• Data lines
=-=-=

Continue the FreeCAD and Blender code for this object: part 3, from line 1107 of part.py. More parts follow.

=-=-=

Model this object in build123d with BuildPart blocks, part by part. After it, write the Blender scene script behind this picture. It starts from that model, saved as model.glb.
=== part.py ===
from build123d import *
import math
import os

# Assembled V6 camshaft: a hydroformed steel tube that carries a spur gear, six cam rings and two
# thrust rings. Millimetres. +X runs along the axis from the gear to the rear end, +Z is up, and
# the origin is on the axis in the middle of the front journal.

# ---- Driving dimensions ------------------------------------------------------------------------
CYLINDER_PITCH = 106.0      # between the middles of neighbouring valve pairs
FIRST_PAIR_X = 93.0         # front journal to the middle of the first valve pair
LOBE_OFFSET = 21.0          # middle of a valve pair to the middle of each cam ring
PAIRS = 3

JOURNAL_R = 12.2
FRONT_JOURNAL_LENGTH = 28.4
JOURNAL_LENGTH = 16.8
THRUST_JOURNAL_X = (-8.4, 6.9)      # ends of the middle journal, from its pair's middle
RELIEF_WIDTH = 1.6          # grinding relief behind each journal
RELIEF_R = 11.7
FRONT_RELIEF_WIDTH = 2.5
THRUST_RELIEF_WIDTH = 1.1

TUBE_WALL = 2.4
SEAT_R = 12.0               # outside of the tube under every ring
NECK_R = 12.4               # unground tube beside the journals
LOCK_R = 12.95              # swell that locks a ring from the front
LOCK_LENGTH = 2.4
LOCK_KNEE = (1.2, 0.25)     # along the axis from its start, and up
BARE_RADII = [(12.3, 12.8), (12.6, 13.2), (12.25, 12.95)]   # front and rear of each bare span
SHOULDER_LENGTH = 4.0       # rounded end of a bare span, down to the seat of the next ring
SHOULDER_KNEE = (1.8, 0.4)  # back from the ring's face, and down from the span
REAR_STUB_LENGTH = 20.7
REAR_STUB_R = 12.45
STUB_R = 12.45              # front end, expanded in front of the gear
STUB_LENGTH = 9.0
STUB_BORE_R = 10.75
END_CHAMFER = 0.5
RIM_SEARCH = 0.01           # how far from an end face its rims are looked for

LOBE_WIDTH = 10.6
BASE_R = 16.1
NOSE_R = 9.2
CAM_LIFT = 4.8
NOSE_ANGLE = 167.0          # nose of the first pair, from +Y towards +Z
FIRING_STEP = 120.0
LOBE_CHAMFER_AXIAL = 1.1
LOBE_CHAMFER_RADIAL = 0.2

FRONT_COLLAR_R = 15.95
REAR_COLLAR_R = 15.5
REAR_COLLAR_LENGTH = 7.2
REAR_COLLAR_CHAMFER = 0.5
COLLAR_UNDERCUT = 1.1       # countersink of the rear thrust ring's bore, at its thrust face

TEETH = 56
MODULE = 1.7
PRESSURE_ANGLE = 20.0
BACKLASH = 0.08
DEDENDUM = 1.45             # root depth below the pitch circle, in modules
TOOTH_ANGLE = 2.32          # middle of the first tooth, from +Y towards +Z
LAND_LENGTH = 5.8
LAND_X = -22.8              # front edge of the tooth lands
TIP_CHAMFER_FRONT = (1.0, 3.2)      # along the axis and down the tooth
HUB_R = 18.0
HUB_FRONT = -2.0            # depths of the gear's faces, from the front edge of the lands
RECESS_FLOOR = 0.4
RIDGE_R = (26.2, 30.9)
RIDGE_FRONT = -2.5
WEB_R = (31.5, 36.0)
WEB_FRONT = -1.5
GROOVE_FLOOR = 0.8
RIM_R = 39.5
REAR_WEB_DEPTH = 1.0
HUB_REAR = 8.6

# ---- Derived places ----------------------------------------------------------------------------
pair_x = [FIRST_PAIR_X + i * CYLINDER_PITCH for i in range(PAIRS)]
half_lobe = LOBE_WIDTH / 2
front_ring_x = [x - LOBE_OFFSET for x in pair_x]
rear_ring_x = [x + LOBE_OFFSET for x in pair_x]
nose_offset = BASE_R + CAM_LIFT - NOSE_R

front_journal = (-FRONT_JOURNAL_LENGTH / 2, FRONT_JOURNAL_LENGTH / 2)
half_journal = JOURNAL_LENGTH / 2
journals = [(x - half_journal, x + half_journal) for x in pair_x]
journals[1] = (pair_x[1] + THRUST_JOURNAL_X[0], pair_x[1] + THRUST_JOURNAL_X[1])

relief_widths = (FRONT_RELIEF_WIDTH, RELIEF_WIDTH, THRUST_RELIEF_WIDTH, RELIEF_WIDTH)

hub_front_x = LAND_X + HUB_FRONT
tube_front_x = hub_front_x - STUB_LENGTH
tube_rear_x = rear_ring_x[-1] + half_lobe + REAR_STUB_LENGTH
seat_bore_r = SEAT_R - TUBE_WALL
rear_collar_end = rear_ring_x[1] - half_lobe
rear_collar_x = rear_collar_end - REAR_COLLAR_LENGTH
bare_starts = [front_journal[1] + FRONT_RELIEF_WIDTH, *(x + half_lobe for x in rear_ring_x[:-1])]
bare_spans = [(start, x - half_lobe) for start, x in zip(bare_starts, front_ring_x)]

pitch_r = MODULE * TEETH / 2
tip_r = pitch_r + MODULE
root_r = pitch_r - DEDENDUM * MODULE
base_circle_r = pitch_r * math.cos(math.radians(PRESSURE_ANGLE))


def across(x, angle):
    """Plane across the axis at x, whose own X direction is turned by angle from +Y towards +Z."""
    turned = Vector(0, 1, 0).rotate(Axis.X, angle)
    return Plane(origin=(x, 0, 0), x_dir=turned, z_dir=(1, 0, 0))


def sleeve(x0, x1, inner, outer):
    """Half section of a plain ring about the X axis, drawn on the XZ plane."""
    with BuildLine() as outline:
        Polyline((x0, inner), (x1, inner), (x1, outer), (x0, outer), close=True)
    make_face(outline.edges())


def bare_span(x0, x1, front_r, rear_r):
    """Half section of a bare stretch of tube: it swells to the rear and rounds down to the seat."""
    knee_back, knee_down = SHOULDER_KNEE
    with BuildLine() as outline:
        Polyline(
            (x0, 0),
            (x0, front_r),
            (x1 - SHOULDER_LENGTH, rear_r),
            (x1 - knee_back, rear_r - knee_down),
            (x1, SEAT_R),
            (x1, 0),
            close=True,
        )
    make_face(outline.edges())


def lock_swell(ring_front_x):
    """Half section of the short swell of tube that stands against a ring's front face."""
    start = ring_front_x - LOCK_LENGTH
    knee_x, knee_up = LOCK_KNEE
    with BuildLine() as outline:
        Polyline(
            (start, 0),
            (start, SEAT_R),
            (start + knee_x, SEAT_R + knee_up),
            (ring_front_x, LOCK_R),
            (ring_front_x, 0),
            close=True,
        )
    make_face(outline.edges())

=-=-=

• Exercise objective
Gather all the lines that include the word "behind" and copy them out.

• Solution for this problem
Model this object in build123d with BuildPart blocks, part by part. After it, write the Blender scene script behind this picture. It starts from that model, saved as model.glb.
RELIEF_WIDTH = 1.6          # grinding relief behind each journal